WHAT YOU SHOULD DO:
Extract, without alteration, each line from the start of the listing to the line bearing "extrude(side_plate.sketch, amount=PLATE)".

_____

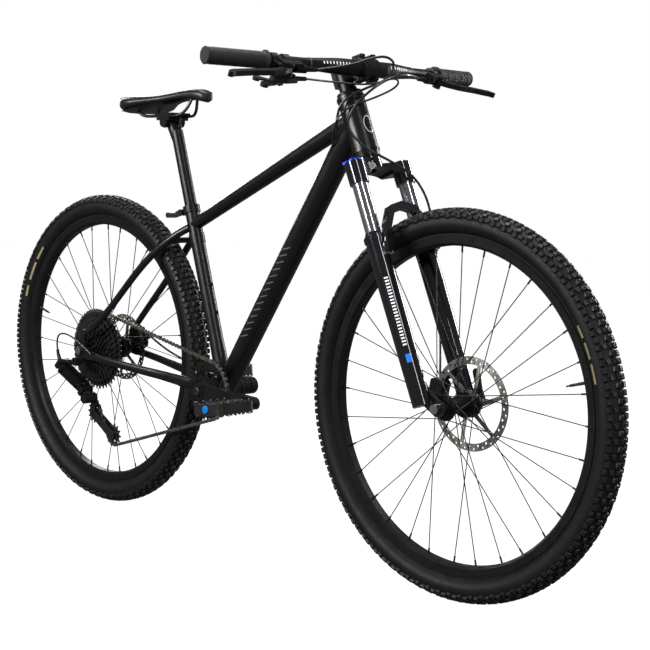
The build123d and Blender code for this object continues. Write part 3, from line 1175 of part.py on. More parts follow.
def jockey(centre, phase):
    """A small toothed wheel on a bushing."""
    toothed(centre, JOCKEY_TEETH, phase, 1.9, 0)
    ring_about(centre, 9.0, 0, centre.Y - 4.4, centre.Y + 4.4)
    with BuildSketch(across(centre + LATERAL * 2)) as holes:
        with PolarLocations(14.0, 6, start_angle=phase):
            Circle(3.0)
    extrude(holes.sketch, amount=4.0, mode=Mode.SUBTRACT)
    ring_about(centre, 2.5 + RUNNING, 0, centre.Y - 6, centre.Y + 6, mode=Mode.SUBTRACT)


with BuildPart() as jockey_upper:
    jockey(GUIDE, GUIDE_PHASE)
finish(jockey_upper.part, "jockey_upper")

with BuildPart() as jockey_lower:
    jockey(TENSION, TENSION_PHASE)
finish(jockey_lower.part, "jockey_lower")

# ---- Chain: real inner and outer links along the loop ----
PLATE, INNER_GAP = 0.8, 2.3
PIN_R = 1.75


def link_plate(face_z):
    """One figure-of-eight side plate."""
    with BuildSketch(Plane.XY.offset(face_z)) as side_plate:
        SlotCenterToCenter(PITCH, 7.6)
        with Locations((0, 6.1), (0, -6.1)):
            Circle(3.9, mode=Mode.SUBTRACT)
    extrude(side_plate.sketch, amount=PLATE)


with BuildPart() as inner_link:
    for face_z in (INNER_GAP / 2, -INNER_GAP / 2 - PLATE):
        link_plate(face_z)
    with BuildSketch(Plane.XY.offset(-INNER_GAP / 2 - 0.1)) as rollers:
        with GridLocations(PITCH, 0, 2, 1):
            Circle(ROLLER_R - 0.1)
    extrude(rollers.sketch, amount=INNER_GAP + 0.2)
    with BuildSketch(Plane.XY.offset(-4)) as holes:
        with GridLocations(PITCH, 0, 2, 1):
            Circle(PIN_R + 0.15)
    extrude(holes.sketch, amount=8.0, mode=Mode.SUBTRACT)

OUTER_FACE = INNER_GAP / 2 + PLATE + 0.1
with BuildPart() as outer_link:
    for face_z in (OUTER_FACE, -OUTER_FACE - PLATE):
        link_plate(face_z)
    with BuildSketch(Plane.XY.offset(-OUTER_FACE - PLATE - 0.2)) as pins:
        with GridLocations(PITCH, 0, 2, 1):
            Circle(PIN_R)
    extrude(pins.sketch, amount=2 * (OUTER_FACE + PLATE + 0.2))

inner_places, outer_places = [], []
for k in range(CHAIN_LINKS):
    here, there = path_point(CHAIN_LOOP, k * PITCH), path_point(CHAIN_LOOP, ((k + 1) % CHAIN_LINKS) * PITCH)
    run = (there - here).normalized()
    square = LATERAL - run * LATERAL.dot(run)
    place = Plane(origin=(here + there) / 2, x_dir=run, z_dir=square).location
    (outer_places if k % 2 else inner_places).append(place)

with BuildPart() as chain:
    with Locations(*inner_places):
        add(inner_link.part, clean=False)
    with Locations(*outer_places):
        add(outer_link.part, clean=False)
finish(chain.part, "chain")

# ---- Brake calipers ----
def caliper_shape(spot, ahead, along, rotor_y, reach_in, reach_out, screws):
    """A two-piston caliper straddling its rotor, with pads, banjo and two mounting screws."""
    body = Plane(origin=Vector(spot.X, 0, spot.Z), x_dir=ahead, z_dir=LATERAL)
    low, high = rotor_y - reach_in, rotor_y + reach_out
    with BuildSketch(body.offset(low)) as block:
        RectangleRounded(32.0, 46.0, 7.0)
    extrude(block.sketch, amount=high - low)
    for screw in screws:
        foot = spot + along * screw
        drum(Plane(origin=Vector(foot.X, high - 14.0, foot.Z), z_dir=LATERAL), 8.0, 14.0)
    rotor_gap = Vector(spot.X, rotor_y, spot.Z)
    with Locations(Plane(origin=rotor_gap, x_dir=ahead, z_dir=LATERAL)):
        Box(44.0, 90.0, 6.0, mode=Mode.SUBTRACT)
    for face in (-1, 1):
        pad = rotor_gap + LATERAL * face * 2.2
        with Locations(Plane(origin=pad, x_dir=ahead, z_dir=LATERAL)):
            Box(24.0, 26.0, 1.6)
    banjo = spot + along * 20.0
    pin_y(banjo, high, high + 5.0, 5.5)


FRONT_CALIPER = fork(46.0, -21.0)
front_down = Vector(FRONT_CALIPER.X - FRONT.X, 0, FRONT_CALIPER.Z - FRONT.Z).normalized()
with BuildPart() as front_caliper:
    front_across = LATERAL.cross(front_down)
    caliper_shape(FRONT_CALIPER, front_down, front_across, FRONT_ROTOR_Y, 11.0, 13.0, (-30.0, 30.0))
    for lift in (18.0, 66.0):
        rod(fork(lift, -14.0, FRONT_ROTOR_Y + 9.5), fork(lift + 2, LEG_AHEAD - 8.0, LEG_Y - 8.0), 6.0)
    rod(fork(0, LEG_AHEAD, LEG_Y), fork(120, LEG_AHEAD, LEG_Y), 19.0, mode=Mode.SUBTRACT)
finish(front_caliper.part, "front_caliper")

REAR_CALIPER = Vector(REAR.X + 63.0, 0, REAR.Z + 29.0)
rear_up = Vector(REAR_CALIPER.X - REAR.X, 0, REAR_CALIPER.Z - REAR.Z).normalized()
with BuildPart() as rear_caliper:
    caliper_shape(REAR_CALIPER, rear_up, LATERAL.cross(rear_up), REAR_ROTOR_Y, 13.0, 8.5, (-22.0,))
    bracket_top = Vector(REAR.X + 62.0, REAR_ROTOR_Y + 9.0, REAR.Z + 14.0)
    rod(bracket_top, Vector(REAR.X + 62.0, REAR_ROTOR_Y + 12.0, REAR.Z + 2.0), 5.5)
finish(rear_caliper.part, "rear_caliper")

# ---- Seatpost and saddle ----
POST_LOW, POST_HIGH = 242.0, 588.0
CRADLE = Vector(-304.0, 0, 905.0)
RAIL_Z, RAIL_Y, RAIL_R = 918.0, 22.0, 3.5
with BuildPart() as seatpost:
    rod(seat(POST_LOW), seat(POST_HIGH), SEATPOST_R)
    rod(seat(POST_LOW - 1), seat(POST_HIGH - 25), SEATPOST_R - 2.2, mode=Mode.SUBTRACT)
    rod(seat(POST_HIGH - 22), Vector(CRADLE.X + 3, 0, CRADLE.Z - 4), SEATPOST_R, 15.0)
    pin_y(CRADLE, -27.0, 27.0, 12.0)
    with Locations(CRADLE + Vector(0, 0, 8.0)):
        Box(44.0, 56.0, 9.0)
    for ahead in (-27.0, 27.0):
        rod(CRADLE + Vector(ahead * 0.3, 0, 2.0), CRADLE + Vector(ahead, 0, 4.0), 7.0)
    with Locations(Vector(CRADLE.X, 0, RAIL_Z + 4.0)):
        Box(62.0, 54.0, 6.0)
    for side in (-1, 1):
        rail_low = Vector(CRADLE.X - 60, side * RAIL_Y, RAIL_Z)
        rod(rail_low, rail_low + Vector(120, 0, 0), RAIL_R + 0.1, mode=Mode.SUBTRACT)
    for ahead in (-27.0, 27.0):
        rod(CRADLE + Vector(ahead, 0, -8.0), CRADLE + Vector(ahead, 0, 20.0), 2.5)
        rod(CRADLE + Vector(ahead, 0, -12.0), CRADLE + Vector(ahead, 0, -6.0), 4.5)
finish(seatpost.part, "seatpost")

SADDLE_HALF = [
    (-443.0, 0.0), (-440.0, 30.0), (-420.0, 64.0), (-388.0, 71.0),
    (-345.0, 52.0), (-290.0, 29.0), (-230.0, 21.0), (-186.0, 17.0), (-173.0, 0.0),
]
SADDLE_LOW, SADDLE_HIGH = 938.0, 972.0
with BuildPart() as saddle:
    with BuildSketch(Plane.XY.offset(SADDLE_LOW)) as seat_plan:
        with BuildLine():
            Spline(*SADDLE_HALF, tangents=((0, 1), (0, -1)))
            mirror(about=Plane.XZ)
        make_face()
    extrude(seat_plan.sketch, amount=SADDLE_HIGH - SADDLE_LOW)
    for side in (-1, 1):
        rail = [
            Vector(-410.0, side * 31.0, SADDLE_LOW + 6.0),
            Vector(-392.0, side * 26.0, 923.0),
            Vector(-370.0, side * RAIL_Y, RAIL_Z),
            Vector(-238.0, side * RAIL_Y, RAIL_Z),
            Vector(-220.0, side * 16.0, 924.0),
            Vector(-206.0, side * 8.0, SADDLE_LOW + 6.0),
        ]
        for here, there in zip(rail, rail[1:]):
            rod(here, there, RAIL_R)
        for corner in rail[1:-1]:
            with Locations(corner):
                Sphere(RAIL_R)
finish(saddle.part, "saddle")

# ---- Hoses and housing ----
REAR_HOSE = [
    control(-85.5, 27.0),
    Vector(331.0, -78.0, 1002.0),
    Vector(347.0, -18.0, 1030.0),
    Vector(350.0, 30.0, 1030.0),
    Vector(343.0, 56.0, 1006.0),
    Vector(326.0, 38.0, 975.0),
    Vector(296.0, -8.0, 960.0),
    Vector(268.0, -37.0, 934.0),
    Vector(258.0, -38.0, 902.0),
    Vector(250.0, -30.0, 872.0),
    Vector(240.0, -18.0, 850.0),
]
SHIFT_HOUSING = [
    control(POD_AT - 51.5, 19.0, -23.0),
    Vector(331.0, -84.0, 966.0),
    Vector(345.0, -10.0, 962.0),
    Vector(347.0, 52.0, 972.0),
    Vector(332.0, 66.0, 956.0),
    Vector(304.0, 16.0, 940.0),
    Vector(277.0, -38.0, 922.0),
    Vector(261.0, -45.0, 896.0),
    Vector(247.0, -38.0, 866.0),
    Vector(232.0, -20.0, 840.0),
]
FRONT_HOSE = [
    Vector(control(-84.0, 27.0).X, -control(-84.0, 27.0).Y, control(-84.0, 27.0).Z),
    Vector(348.0, 84.0, 990.0),
    Vector(364.0, 20.0, 986.0),
    Vector(353.0, -30.0, 963.0),
    Vector(314.0, -54.0, 920.0),
    Vector(302.0, -54.0, 880.0),
    fork(520.0, 32.0, -30.0),
    fork(492.0, 44.0, 14.0),
    fork(455.0, 52.0, 64.0),
    fork(400.0, 42.0, 93.0),
    fork(330.0, 22.0, 95.0),
    fork(220.0, 2.0, 90.0),
    fork(120.0, -19.0, 72.0),
    fork(80.0, -22.0, 58.0),
]
REAR_HOSE_LOW = [
    Vector(BRACKET.X - 150.0, 56.0, BRACKET.Z + 24.0),
    Vector(REAR.X + 190.0, 66.0, BRACKET.Z + 38.0),
    Vector(REAR.X + 120.0, 64.0, BRACKET.Z + 62.0),
    REAR_CALIPER + LATERAL * (REAR_ROTOR_Y + 16.0) + Vector(14.0, 0, 6.0),
]
DERAILLEUR_LOOP = [
    Vector(REAR.X + 44.0, -77.5, REAR.Z - 5.0),
    Vector(REAR.X + 2.0, -84.0, REAR.Z + 22.0),
    Vector(REAR.X - 36.0, -88.0, REAR.Z + 37.0),
    Vector(REAR.X - 68.0, -89.0, REAR.Z + 36.0),
    Vector(REAR.X - 84.0, -87.0, REAR.Z + 18.0),
    Vector(REAR.X - 81.5, -86.0, REAR.Z - 3.5),
]
BRAKE_HOSE_R, HOUSING_R = 2.5, 2.0

with BuildPart() as frame_cables:
    hose(REAR_HOSE, BRAKE_HOSE_R)
    hose(SHIFT_HOUSING, HOUSING_R)
    hose(REAR_HOSE_LOW, BRAKE_HOSE_R)
    hose(DERAILLEUR_LOOP, HOUSING_R)
finish(frame_cables.part, "frame_cables")

with BuildPart() as front_brake_hose:
    hose(FRONT_HOSE, BRAKE_HOSE_R)
finish(front_brake_hose.part, "front_brake_hose")
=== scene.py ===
"""Hardtail mountain bike: the looks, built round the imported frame.

Metres, +X forward, +Y the rider's left, +Z up, origin on the ground between the axles.
"""

import json
from math import cos, pi, radians, sin, tau

import bmesh
import bpy
from mathutils import Matrix, Vector


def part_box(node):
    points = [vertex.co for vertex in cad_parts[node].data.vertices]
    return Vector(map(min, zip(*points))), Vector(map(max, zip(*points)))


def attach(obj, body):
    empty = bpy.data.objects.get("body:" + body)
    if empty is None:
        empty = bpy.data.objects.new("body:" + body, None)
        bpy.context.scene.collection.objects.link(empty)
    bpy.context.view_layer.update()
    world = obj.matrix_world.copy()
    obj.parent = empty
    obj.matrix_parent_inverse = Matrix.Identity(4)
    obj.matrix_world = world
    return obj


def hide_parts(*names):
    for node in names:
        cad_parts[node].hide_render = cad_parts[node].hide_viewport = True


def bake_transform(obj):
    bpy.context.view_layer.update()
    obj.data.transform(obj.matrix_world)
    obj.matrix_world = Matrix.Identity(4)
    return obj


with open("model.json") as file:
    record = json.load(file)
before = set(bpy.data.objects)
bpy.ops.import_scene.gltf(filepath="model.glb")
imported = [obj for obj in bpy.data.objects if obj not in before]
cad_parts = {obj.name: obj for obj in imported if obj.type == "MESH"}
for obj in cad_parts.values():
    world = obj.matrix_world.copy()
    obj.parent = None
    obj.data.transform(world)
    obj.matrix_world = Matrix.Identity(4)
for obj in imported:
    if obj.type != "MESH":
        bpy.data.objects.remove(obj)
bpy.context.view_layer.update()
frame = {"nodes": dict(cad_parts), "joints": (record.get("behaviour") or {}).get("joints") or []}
NODES = frame["nodes"]
JOINTS = {joint["name"]: joint for joint in frame["joints"]}
LATERAL = Vector((0, 1, 0))
FRONT = Vector(JOINTS["front_wheel_spin"]["pos_m"])
REAR = Vector(JOINTS["rear_wheel_spin"]["pos_m"])
BRACKET = Vector(JOINTS["crank_spin"]["pos_m"])
FORK_UP = Vector(JOINTS["steering"]["axis"]).normalized()
FORK_AHEAD = Vector((FORK_UP.z, 0, -FORK_UP.x))
FORK_FOOT = FRONT - FORK_AHEAD * 0.046


def fork(up, ahead=0.0, y=0.0):
    """A point in the fork's frame: up the steering axis from its foot, and ahead of it."""
    return FORK_FOOT + FORK_UP * up + FORK_AHEAD * ahead + LATERAL * y


# ---- Camera, light and floor ----
CAMERA_PLACE = (2.2484, -2.0135, 0.7896)
CAMERA_YAW, CAMERA_PITCH, CAMERA_ROLL = radians(135.519), radians(-5.673), radians(0.989)
CAMERA_SENSOR, CAMERA_LENS = 36.0, 78.94
CAMERA_SHIFT = (-0.0007, -0.0108)
CAMERA_CLIP = (0.05, 60.0)
SHOWN_STRENGTH, LIT_STRENGTH = 1.0, 0.13
FLOOR_RADIUS, FLOOR_DROP, FLOOR_GLOW = 14.0, 0.0005, 0.98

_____

WRITTEN RESPONSE:
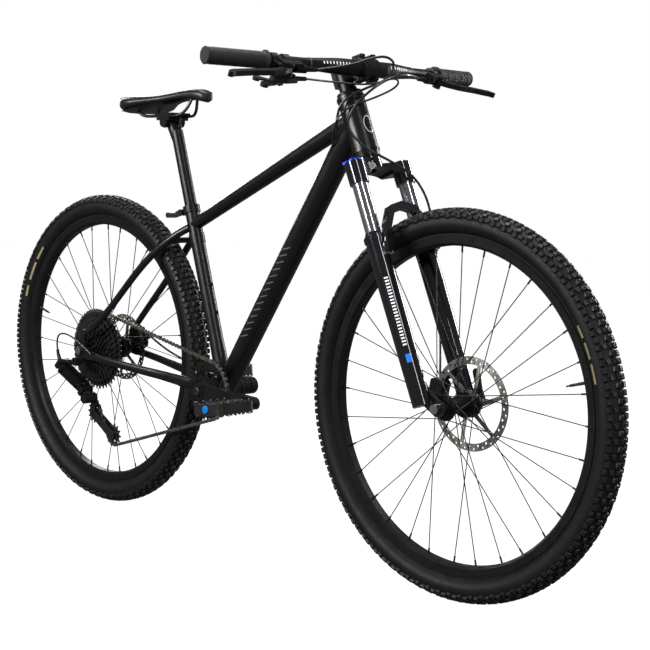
The build123d and Blender code for this object continues. Write part 3, from line 1175 of part.py on. More parts follow.
def jockey(centre, phase):
    """A small toothed wheel on a bushing."""
    toothed(centre, JOCKEY_TEETH, phase, 1.9, 0)
    ring_about(centre, 9.0, 0, centre.Y - 4.4, centre.Y + 4.4)
    with BuildSketch(across(centre + LATERAL * 2)) as holes:
        with PolarLocations(14.0, 6, start_angle=phase):
            Circle(3.0)
    extrude(holes.sketch, amount=4.0, mode=Mode.SUBTRACT)
    ring_about(centre, 2.5 + RUNNING, 0, centre.Y - 6, centre.Y + 6, mode=Mode.SUBTRACT)


with BuildPart() as jockey_upper:
    jockey(GUIDE, GUIDE_PHASE)
finish(jockey_upper.part, "jockey_upper")

with BuildPart() as jockey_lower:
    jockey(TENSION, TENSION_PHASE)
finish(jockey_lower.part, "jockey_lower")

# ---- Chain: real inner and outer links along the loop ----
PLATE, INNER_GAP = 0.8, 2.3
PIN_R = 1.75


def link_plate(face_z):
    """One figure-of-eight side plate."""
    with BuildSketch(Plane.XY.offset(face_z)) as side_plate:
        SlotCenterToCenter(PITCH, 7.6)
        with Locations((0, 6.1), (0, -6.1)):
            Circle(3.9, mode=Mode.SUBTRACT)
    extrude(side_plate.sketch, amount=PLATE)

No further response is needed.